- STATED PROBLEM: Your task is to copy a single run of lines that starts at the line with "bird_body(), sculpture, bronze)" and stops at the line with "before = set(bpy.data.objects)", keeping both ends. Copy nothing else.

- TASK DATA:
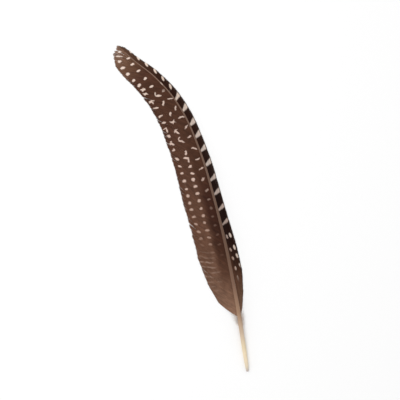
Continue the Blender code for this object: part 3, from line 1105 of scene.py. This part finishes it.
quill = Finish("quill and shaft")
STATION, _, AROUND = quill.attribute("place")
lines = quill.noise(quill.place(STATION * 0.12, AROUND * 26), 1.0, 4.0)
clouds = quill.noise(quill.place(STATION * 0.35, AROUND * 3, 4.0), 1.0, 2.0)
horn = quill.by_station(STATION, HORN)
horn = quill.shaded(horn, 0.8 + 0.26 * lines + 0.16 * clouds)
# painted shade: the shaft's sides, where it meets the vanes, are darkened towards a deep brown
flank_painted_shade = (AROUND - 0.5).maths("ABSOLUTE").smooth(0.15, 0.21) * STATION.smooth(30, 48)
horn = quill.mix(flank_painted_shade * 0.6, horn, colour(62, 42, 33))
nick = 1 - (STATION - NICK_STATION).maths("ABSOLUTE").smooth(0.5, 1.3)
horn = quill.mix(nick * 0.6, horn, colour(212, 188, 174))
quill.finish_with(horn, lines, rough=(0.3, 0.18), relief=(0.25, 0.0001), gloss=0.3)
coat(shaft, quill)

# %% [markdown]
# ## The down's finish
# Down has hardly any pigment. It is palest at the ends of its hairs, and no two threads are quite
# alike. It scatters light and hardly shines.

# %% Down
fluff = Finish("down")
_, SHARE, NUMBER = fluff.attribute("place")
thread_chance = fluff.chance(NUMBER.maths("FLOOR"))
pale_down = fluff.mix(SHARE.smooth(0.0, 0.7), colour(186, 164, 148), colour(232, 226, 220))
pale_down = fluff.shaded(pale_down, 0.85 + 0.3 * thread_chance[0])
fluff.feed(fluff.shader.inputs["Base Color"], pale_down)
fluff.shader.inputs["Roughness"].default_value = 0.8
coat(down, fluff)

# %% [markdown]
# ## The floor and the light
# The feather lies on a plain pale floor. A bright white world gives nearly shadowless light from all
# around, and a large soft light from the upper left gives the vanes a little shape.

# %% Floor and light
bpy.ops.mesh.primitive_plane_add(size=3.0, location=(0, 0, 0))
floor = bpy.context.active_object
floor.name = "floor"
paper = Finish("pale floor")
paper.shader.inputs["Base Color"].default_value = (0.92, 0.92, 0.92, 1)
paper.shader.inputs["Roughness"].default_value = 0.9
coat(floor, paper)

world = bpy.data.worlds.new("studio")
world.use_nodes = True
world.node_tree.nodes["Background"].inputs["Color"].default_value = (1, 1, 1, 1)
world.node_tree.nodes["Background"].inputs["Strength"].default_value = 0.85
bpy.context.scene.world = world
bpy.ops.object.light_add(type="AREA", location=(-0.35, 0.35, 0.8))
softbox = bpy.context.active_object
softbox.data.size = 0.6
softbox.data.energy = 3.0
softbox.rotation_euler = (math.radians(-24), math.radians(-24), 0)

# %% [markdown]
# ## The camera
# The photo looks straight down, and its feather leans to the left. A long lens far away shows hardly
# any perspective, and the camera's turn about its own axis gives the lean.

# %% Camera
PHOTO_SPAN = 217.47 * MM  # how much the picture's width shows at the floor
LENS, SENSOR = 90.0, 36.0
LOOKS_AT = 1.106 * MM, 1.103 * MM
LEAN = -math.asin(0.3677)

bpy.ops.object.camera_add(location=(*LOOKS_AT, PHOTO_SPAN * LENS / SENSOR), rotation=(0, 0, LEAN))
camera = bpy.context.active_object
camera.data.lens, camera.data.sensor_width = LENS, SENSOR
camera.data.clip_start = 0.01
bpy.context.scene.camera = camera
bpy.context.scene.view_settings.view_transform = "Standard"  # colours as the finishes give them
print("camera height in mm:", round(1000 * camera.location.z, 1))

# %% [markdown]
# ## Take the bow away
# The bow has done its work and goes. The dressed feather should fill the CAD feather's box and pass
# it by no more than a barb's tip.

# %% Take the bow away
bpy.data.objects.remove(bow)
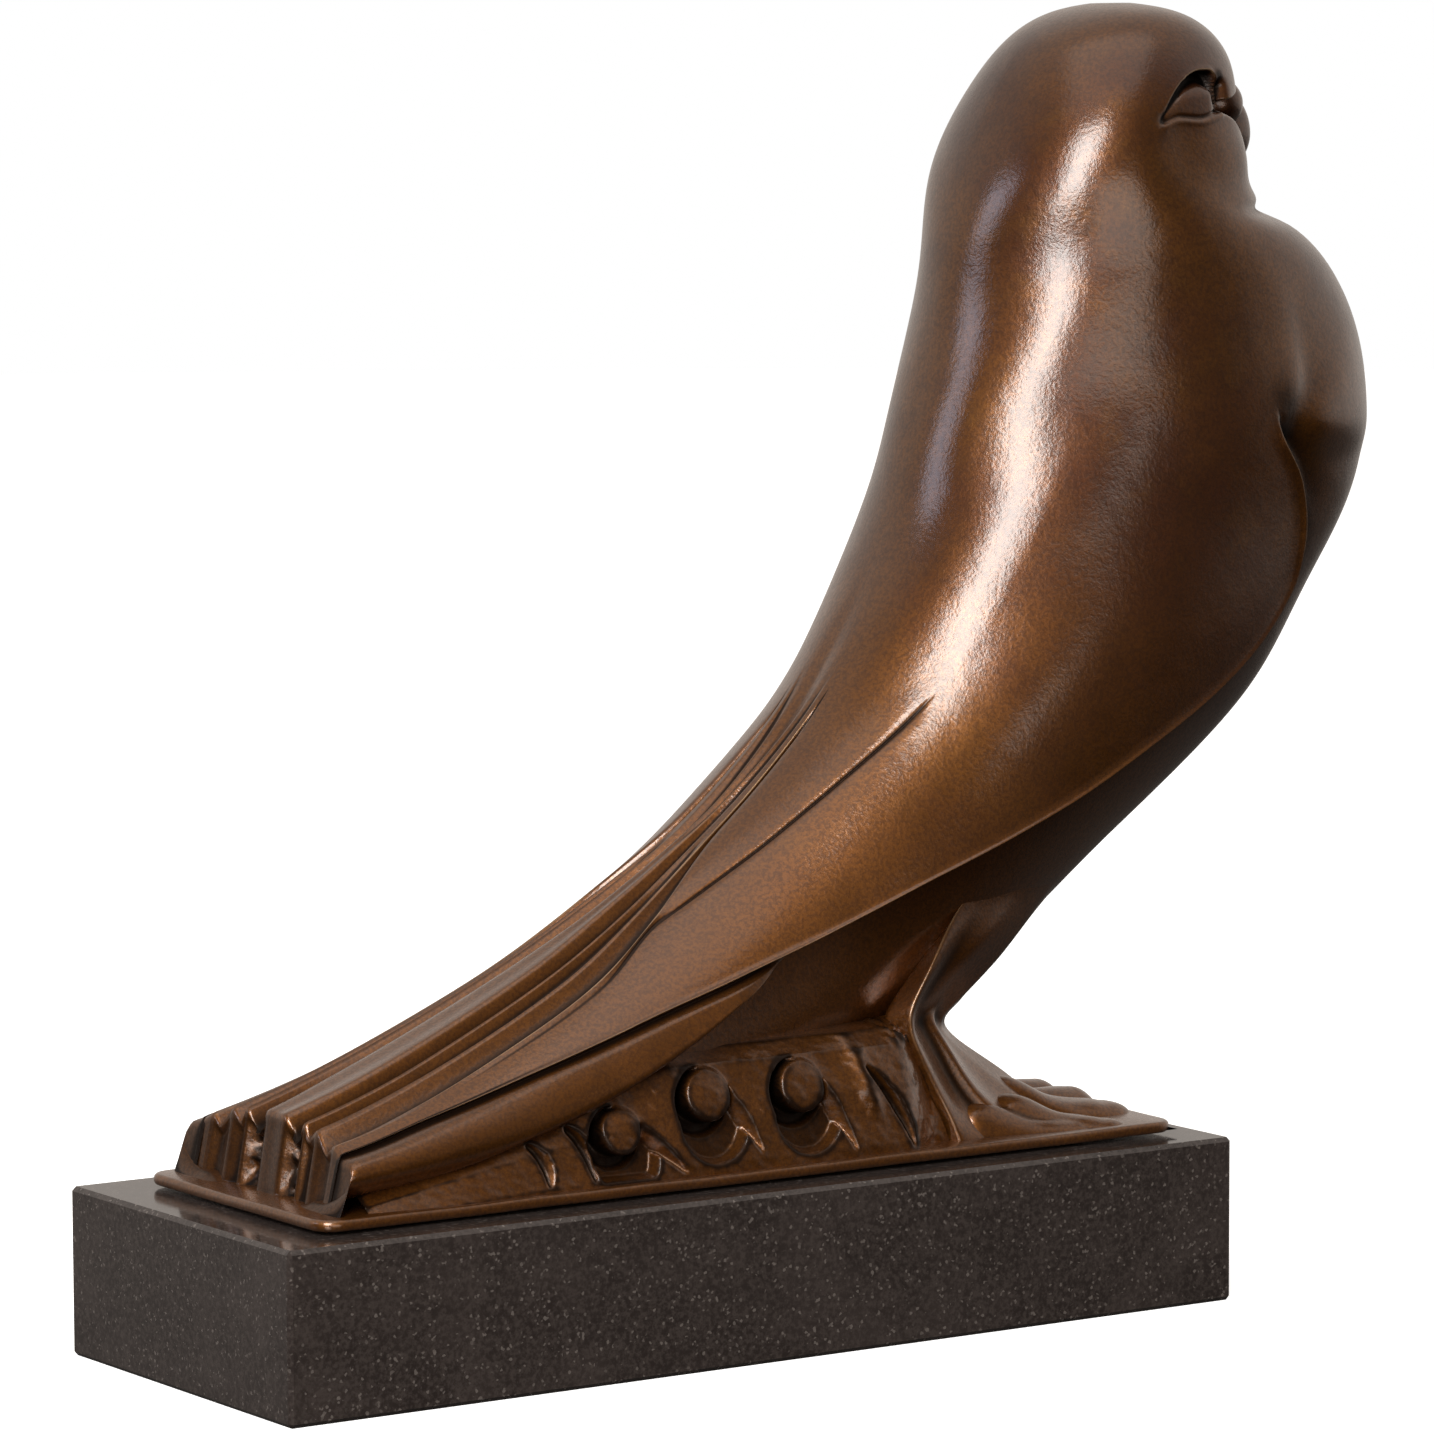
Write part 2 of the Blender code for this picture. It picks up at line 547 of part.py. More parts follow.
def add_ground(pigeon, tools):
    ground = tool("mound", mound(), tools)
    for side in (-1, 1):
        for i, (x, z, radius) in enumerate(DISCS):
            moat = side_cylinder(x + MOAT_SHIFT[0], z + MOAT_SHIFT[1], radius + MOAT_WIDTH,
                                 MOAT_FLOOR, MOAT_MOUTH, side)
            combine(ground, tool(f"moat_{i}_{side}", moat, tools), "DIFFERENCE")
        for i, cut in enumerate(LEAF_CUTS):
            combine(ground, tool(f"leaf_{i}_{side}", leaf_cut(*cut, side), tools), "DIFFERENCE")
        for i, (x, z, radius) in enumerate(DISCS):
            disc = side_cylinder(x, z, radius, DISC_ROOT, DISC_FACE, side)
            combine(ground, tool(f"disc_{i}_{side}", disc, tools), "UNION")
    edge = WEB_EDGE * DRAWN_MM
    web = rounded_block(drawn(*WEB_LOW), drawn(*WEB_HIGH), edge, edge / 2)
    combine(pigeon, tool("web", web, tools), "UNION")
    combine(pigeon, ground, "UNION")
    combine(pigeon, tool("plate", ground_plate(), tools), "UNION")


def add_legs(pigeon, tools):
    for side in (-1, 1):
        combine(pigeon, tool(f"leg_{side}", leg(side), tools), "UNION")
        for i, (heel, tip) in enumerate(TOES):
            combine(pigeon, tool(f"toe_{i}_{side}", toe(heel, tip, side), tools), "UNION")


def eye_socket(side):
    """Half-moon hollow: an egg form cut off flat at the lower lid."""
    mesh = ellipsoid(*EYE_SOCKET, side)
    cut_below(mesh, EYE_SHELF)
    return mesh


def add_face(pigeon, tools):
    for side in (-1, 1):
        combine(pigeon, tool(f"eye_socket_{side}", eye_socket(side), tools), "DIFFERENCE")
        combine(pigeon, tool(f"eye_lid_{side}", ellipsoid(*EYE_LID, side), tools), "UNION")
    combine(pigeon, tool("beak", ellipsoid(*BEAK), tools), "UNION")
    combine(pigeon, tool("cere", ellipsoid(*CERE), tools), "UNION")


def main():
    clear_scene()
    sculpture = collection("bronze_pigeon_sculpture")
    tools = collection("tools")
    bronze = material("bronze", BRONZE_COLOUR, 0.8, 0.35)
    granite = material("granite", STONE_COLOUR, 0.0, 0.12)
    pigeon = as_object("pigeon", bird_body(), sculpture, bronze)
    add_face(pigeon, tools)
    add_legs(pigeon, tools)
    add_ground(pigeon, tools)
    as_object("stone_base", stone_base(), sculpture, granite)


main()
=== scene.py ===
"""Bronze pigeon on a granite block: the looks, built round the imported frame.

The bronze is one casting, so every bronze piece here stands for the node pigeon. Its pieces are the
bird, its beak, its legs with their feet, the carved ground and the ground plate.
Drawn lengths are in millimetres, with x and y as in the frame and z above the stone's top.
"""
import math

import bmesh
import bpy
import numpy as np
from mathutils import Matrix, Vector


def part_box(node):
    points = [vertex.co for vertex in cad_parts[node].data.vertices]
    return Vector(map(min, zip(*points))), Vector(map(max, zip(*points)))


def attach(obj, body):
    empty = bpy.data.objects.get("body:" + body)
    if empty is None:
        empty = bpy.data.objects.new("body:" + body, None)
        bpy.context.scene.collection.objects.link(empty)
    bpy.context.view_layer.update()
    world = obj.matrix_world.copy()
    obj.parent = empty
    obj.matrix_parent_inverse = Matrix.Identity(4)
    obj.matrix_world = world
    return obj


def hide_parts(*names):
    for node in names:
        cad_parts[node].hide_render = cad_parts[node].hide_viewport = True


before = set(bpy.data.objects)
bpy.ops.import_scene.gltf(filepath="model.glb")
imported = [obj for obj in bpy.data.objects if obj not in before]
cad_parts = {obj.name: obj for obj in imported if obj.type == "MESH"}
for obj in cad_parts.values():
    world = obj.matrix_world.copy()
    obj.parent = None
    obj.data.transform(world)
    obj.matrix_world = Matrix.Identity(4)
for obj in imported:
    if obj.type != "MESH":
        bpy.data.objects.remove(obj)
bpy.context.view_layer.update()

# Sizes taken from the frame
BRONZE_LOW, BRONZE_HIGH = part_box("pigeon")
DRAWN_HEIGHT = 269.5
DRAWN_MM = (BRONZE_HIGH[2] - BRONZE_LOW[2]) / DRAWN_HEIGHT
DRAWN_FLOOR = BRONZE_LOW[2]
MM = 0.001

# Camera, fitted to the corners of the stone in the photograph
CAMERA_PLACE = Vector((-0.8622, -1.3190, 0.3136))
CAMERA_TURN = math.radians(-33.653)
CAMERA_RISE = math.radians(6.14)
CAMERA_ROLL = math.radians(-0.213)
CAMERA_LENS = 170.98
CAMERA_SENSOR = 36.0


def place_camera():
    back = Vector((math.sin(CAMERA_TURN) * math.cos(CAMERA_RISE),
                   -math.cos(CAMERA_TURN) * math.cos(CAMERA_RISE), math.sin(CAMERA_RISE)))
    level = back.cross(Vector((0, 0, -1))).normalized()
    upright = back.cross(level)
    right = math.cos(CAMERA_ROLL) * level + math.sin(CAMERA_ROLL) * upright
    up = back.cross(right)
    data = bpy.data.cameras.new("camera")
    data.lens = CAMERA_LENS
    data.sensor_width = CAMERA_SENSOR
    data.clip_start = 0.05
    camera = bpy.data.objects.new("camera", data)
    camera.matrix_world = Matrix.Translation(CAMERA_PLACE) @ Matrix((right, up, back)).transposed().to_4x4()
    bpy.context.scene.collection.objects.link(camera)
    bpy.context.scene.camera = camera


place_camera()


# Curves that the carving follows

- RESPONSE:
    pigeon = as_object("pigeon", bird_body(), sculpture, bronze)
    add_face(pigeon, tools)
    add_legs(pigeon, tools)
    add_ground(pigeon, tools)
    as_object("stone_base", stone_base(), sculpture, granite)


main()
=== scene.py ===
"""Bronze pigeon on a granite block: the looks, built round the imported frame.

The bronze is one casting, so every bronze piece here stands for the node pigeon. Its pieces are the
bird, its beak, its legs with their feet, the carved ground and the ground plate.
Drawn lengths are in millimetres, with x and y as in the frame and z above the stone's top.
"""
import math

import bmesh
import bpy
import numpy as np
from mathutils import Matrix, Vector


def part_box(node):
    points = [vertex.co for vertex in cad_parts[node].data.vertices]
    return Vector(map(min, zip(*points))), Vector(map(max, zip(*points)))


def attach(obj, body):
    empty = bpy.data.objects.get("body:" + body)
    if empty is None:
        empty = bpy.data.objects.new("body:" + body, None)
        bpy.context.scene.collection.objects.link(empty)
    bpy.context.view_layer.update()
    world = obj.matrix_world.copy()
    obj.parent = empty
    obj.matrix_parent_inverse = Matrix.Identity(4)
    obj.matrix_world = world
    return obj


def hide_parts(*names):
    for node in names:
        cad_parts[node].hide_render = cad_parts[node].hide_viewport = True


before = set(bpy.data.objects)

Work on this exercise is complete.